If it were merely Placido Domingo announcing that henceforth he wished to be regarded as a rap singer, folks might understand. But this is Raffi, the Canadian folk singer who has mesmerized more preschoolers than anyone else since that piper from Hamelin. His defection from the marketplace of kids' music is comparable to Kareem Abdul-Jabbar's departure from the Lakers -- he leaves behind similar, smaller shadows, but none to take his place.
His full name is Raffi Cavoukian, but during his 14 years as a troubadour to the nursery-rhyme set he achieved the type of international renown that allows people to become known only by their first name. With his throaty voice, chocolate-sweet eyes and zippy rhythms, he provided intelligent amusement to millions of boys and girls who might otherwise be transported to the Saturday- morning cartoon swampland of death rays and superheroes. In the process, he was amply rewarded: his 10 albums sold 6 million copies, and he was awarded Canada's highest civilian decoration.
Strumming out rollicking melodies on an inexpensive guitar, he educated as well as entertained. When he sang about a giraffe named Joshua pining to leave the zoo, children learned to wonder about the feelings of animals. Thanks a Lot offered gratitude to a generic deity for the everyday goodness of life. His paeans to the peanut-butter sandwich, the horn on the bus, tooth brushing and bathtime were comforting confirmation to millions of squirming dissidents that while each of them is unique, their frustrations and fears are not.
Why, then, when he was doing so much good for so many, did he turn his back on the generation of tomorrow? For something he considers even more important. His latest album, Evergreen Everblue, is not merely inappropriate for toddlers; it is a warning screech of apocalypse. Its cover portrays a haunted Raffi with death's-head stare, his beard spiked with acid-laden pine trees. Instead of warmly promising, as one of his favorite children's songs did, that Everything Grows, the new Raffi howls piercingly, "Why are we poisoning our children? What's the matter with us?"
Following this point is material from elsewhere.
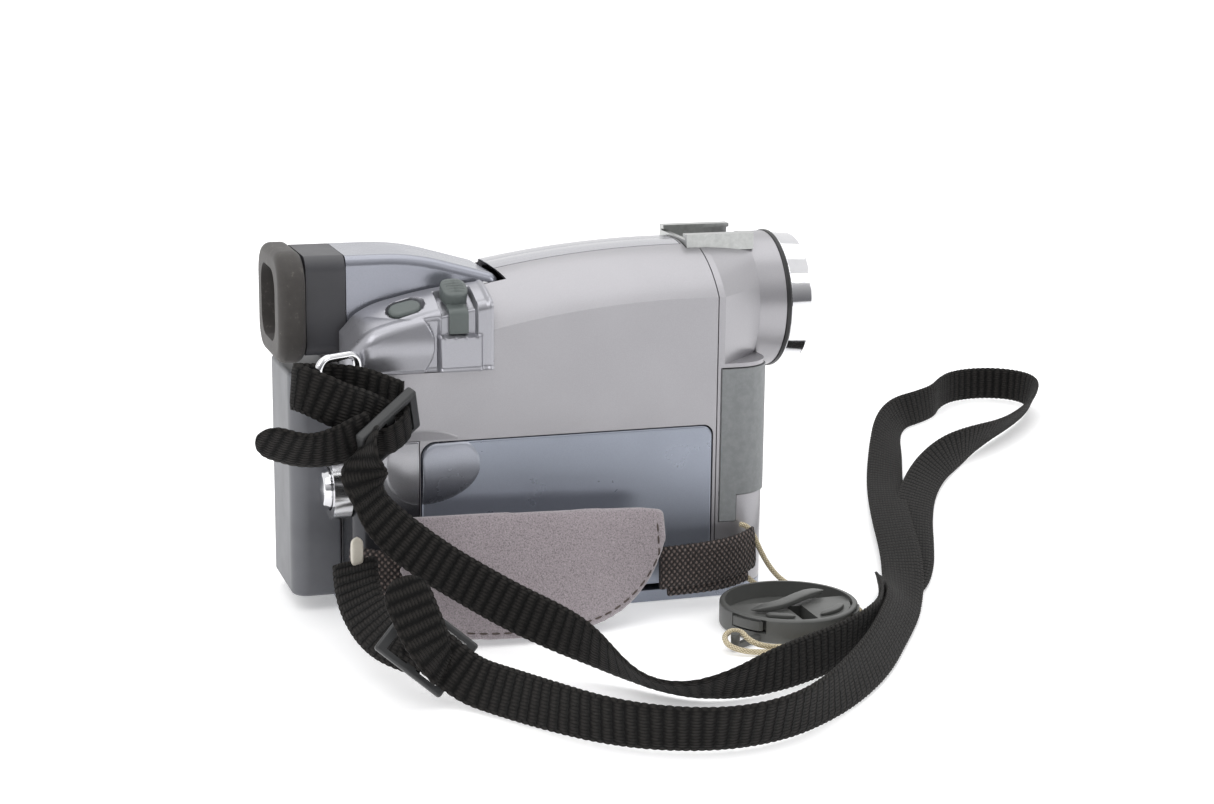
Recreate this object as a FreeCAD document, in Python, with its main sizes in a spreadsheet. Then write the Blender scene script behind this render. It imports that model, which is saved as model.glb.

Raffi now refuses to play for children. He calls himself an eco-troubadour. Sitting on the terrace of his modest Vancouver apartment, he sighs over the resentment his act of conscience has created. "I know some parents feel I've abandoned their children. But I've come to realize that unless I do my utmost to stop the destruction of the earth, there'll be no world for those young people to grow up in."